Today feels like a really difficult day. I have cried a lot of tears. I stayed in this weekend for the most part as I am just feeling peopled out. Yesterday I sat for an hour with a brief walking meditation at a regular Saturday sit that I attend with a group of people. It felt good to me. Sitting with a group is a different experience than sitting on your own. It is a supportive energy that you can feel and I really needed that yesterday. I felt on more of an even keel yesterday even though I just really wanted to be on my own. My meditation was good….was aware of my thoughts and just went back to my breath….my calming steady breath that is always with me. Today I feel like I am just hanging on….maybe. I phoned my sangha’s teacher today (he lives in Montana) because I felt so incrediably alone and overwhelmed with sadness and I cried my eyes out. Letting him know how things had been happening in the past three months….the deaths of three people in my life and their relationship to me….and that I had been doing ok. Then last night I called my cousin, who is terminally ill, to see how she is doing and it is ok…but not great. I had an opportunity to visit her last November for a week and it was great….really lovely and I am grateful for that. I am hoping to go again shortly for at least a few day….she is two provinces away from me. Talking with my teacher today I could not stop crying….I felt like the walls were caving in on me….and he said….”let them cave in”. I told him that I get it…but if one more person used the word impermanence and we are all going to die……I would scream. I get it….but I don’t want to hear it right now. He said how easily I connect with people…you do it so easily….and it leaves a hole….when we lose someone…it leaves a hole. I am letting the walls cave today.

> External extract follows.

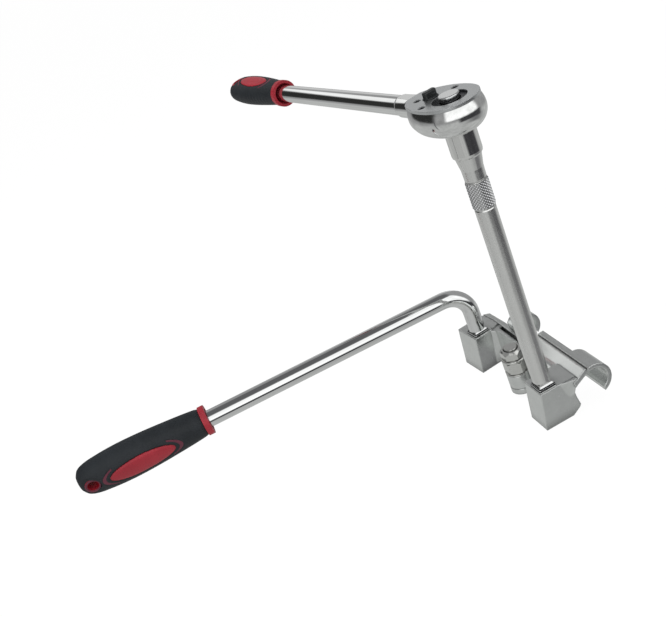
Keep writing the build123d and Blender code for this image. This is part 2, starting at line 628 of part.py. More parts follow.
for piece in (ratchet_head, cover_plate, cover_screws, drive_gear, release_button,
              release_pin, pawl, direction_lever, selector_plunger, ratchet_handle_rod):
    save(piece(), piece.__name__)

button_spring = coil((0, 0, 9.6), (0, 0, 1), length=8.1, radius=6.2, wire_r=0.5, turns=4)
save(one(AT_RATCHET * button_spring), "button_spring")
selector_spring = coil((SELECTOR_X - 1.0, 0, SELECTOR_Z), (1, 0, 0),
                       length=1.7, radius=0.95, wire_r=0.2, turns=3)
save(one(HEAD_PLACE * selector_spring), "selector_spring")
drive_ball = Pos(0, DRIVE_SQ / 2 - 1.8, DRIVE_BALL_Z) * Sphere(1.6)
save(AT_RATCHET * drive_ball, "drive_detent_ball")
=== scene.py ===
"""Ratchet on an upright extension bar, beside an L-shaped lever, both with moulded grips.

The extension bar stands on the z axis and the lever's bar stands at LEVER_X, LEVER_Y.
Both handles lie level: the lever's points towards -y, the ratchet's towards -x.
Shapes are worked out in millimetres and stored in metres. The table is at z = 0.
"""
import bpy
import bmesh
import json
import math
from mathutils import Matrix, Vector


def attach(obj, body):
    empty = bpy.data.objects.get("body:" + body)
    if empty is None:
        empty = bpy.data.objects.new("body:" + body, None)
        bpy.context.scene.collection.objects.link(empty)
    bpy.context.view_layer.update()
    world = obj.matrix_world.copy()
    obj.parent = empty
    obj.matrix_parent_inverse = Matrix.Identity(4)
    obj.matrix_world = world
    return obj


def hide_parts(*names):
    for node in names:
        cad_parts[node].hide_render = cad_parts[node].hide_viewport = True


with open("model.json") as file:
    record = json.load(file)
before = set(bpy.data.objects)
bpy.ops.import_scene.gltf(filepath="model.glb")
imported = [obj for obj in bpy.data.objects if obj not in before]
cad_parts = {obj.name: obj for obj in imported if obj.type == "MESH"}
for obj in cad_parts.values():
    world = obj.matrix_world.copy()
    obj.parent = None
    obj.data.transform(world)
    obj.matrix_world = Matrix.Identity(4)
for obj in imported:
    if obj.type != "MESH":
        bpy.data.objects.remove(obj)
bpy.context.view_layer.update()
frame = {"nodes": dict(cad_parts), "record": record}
scene = bpy.context.scene

MM = 0.001
LEVER_X, LEVER_Y = -121.6, 2.2   # axis of the lever's upright bar


# ------------------------------------------------------------------ camera
def build_camera():
    position = (0.58309, -0.23340, 0.50083)
    right = (0.32704580482240053, 0.8732691548679399, -0.3611675853455052)
    up = (-0.3446245000303107, 0.4660773916803438, 0.8148655219993703)
    back = (0.8799289718647336, -0.14203115193746024, 0.45337860155987886)
    data = bpy.data.cameras.new("cam")
    data.sensor_width = 36.0
    data.lens = 47.844
    data.clip_start = 0.05
    data.clip_end = 50
    camera = bpy.data.objects.new("cam", data)
    scene.collection.objects.link(camera)
    turn = Matrix((right, up, back)).transposed().to_4x4()
    camera.matrix_world = Matrix.Translation(position) @ turn
    scene.camera = camera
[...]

I am going to France for the month of June…..for a three week retreat at Plum Village with Thich Nhat Hanh and the monks and nuns and then spending a week in France…. Maybe rent a bike….relax….enjoy where I am. When I was talking to my cousin she said it was too bad she was not feeling better….she could meet me there after the retreat. That would be lovely. Today I have been deeply saddened how we had always talked about doing something like that together and at this point it would appear that this will never happen. Talking with my teacher I could not stop the tears that we would not be able to do this…..he said…..with death we experience the loss of possibility.
My meditation practice enables me to be with the walls caving in today. To let my tears flow freely and be with the pain…the loss of possibility….this sadness that at times feels like it is going to consume me whole. I don’t know that I can sit today and focus on my breath…..but I can be with my pain. I am grateful.